Donald Trump / US District Court for Maryland

Background: U.S. District Court building for the District of Maryland”s Southern Division in Greenbelt, Maryland (U.S. District Courts) Inset: President Donald Trump speaks during a meeting with NATO Secretary General Mark Rutte as he arrives for a NATO summit in The Hague, Netherlands, Wednesday, June 25, 2025 (Piroschka Van De Wouw, Pool Photo via AP)

The DOJ told an appellate panel on Monday that judicial immunity was no obstacle to suing all of a Maryland federal court’s judges, an action the government still defends as the “proper” and “most efficient” way of reacting to “unlawful” automatic two-day stay orders in habeas corpus cases.

In a lengthy filing before the 4th U.S. Circuit Court of Appeals, the DOJ argued the judge below “made three critical, reversible legal errors” when he dismissed the lawsuit in August. Contrary to U.S. District Judge Thomas T. Cullen’s belief, the Trump administration claimed it had a cause of action, had standing to sue because the standing orders “interfer[ed] with its enforcement of immigration law,” and asserted it was not “barred” from suing the judges and the clerk of the court.

Instead, the lawsuit — which was dismissed — was an example of “how the system is supposed to work,” the government maintained in the brief.

“Invoking a longstanding equitable cause of action, the government filed an action seeking prospective injunctive relief against the district court and its judges in their official capacities,” read the DOJ’s description of its suit. “Courts and judges are not above the law, and the government properly sought judicial relief as the remedy for an unlawful rule.”
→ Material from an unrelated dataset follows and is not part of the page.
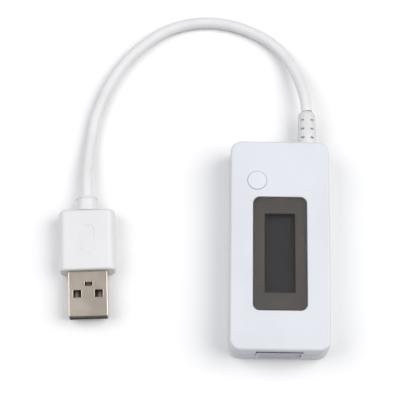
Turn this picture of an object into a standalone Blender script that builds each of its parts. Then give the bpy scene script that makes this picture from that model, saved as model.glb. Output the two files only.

The DOJ and the Department of Homeland Security brought the “unprecedented” suit claiming that Chief U.S. District Judge George Russell III’s “standing orders” in response to an “influx of habeas petitions” were evidence of “judicial overreach” purporting to thwart President Donald Trump’s “executive authority” and his 2024 election mandate to swiftly carry out deportations.

When Cullen, a Trump appointee, tossed the “novel and potentially calamitous” lawsuit, he called it “not normal” and an unnecessary “constitutional free-for-all” in light of the existence of “proper” ways to raise challenges — whether with the Judicial Council or through appeals — short of a “constitutional standoff.”

“Much as the Executive fights the characterization, a lawsuit by the executive branch of government against the judicial branch for the exercise of judicial power is not ordinary,” Cullen observed. “The Executive’s lawsuit will be dismissed, and its motion for preliminary injunction denied as moot. Whatever the merits of its grievance with the judges of the United States District Court for the District of Maryland, the Executive must find a proper way to raise those concerns.”

The DOJ has now responded to that suggestion with a no-can-do, even though the Maryland district court has since revised its standing orders “in material ways to at least attempt to address the jurisdictional and legal deficiencies that the government identified.”

“The district court said that the government could avoid this lawsuit’s perceived procedural problems by appealing or seeking mandamus in individual cases or by asking the Fourth Circuit Judicial Council to review the Standing Orders’ validity, and it relied on the perceived availability of those options as a reason not to find a cause of action. But those options would not solve the problem for numerous reasons,” the government stated.

The first argument the Trump administration advanced in the brief is that standing order changes mooted the appeal. For that reason, before filing its brief the DOJ attempted to dismiss the appeal as moot and also vacate its loss in the court below. Neither request was granted.

“The government continues to believe that Appellees mooted the appeal by rescinding the challenged rules. Yet if the Court disagrees, the pervasive errors in the district court’s reasoning warrant reversal on the merits so that the government’s challenges may proceed,” the DOJ has now responded.

Former U.S. Solicitor General Paul Clement previously wrote that his clients didn’t “object to dismissal of this appeal” but that Cullen’s word on the matter should stand because the “Executive has expressly reserved the right to sue all over again.”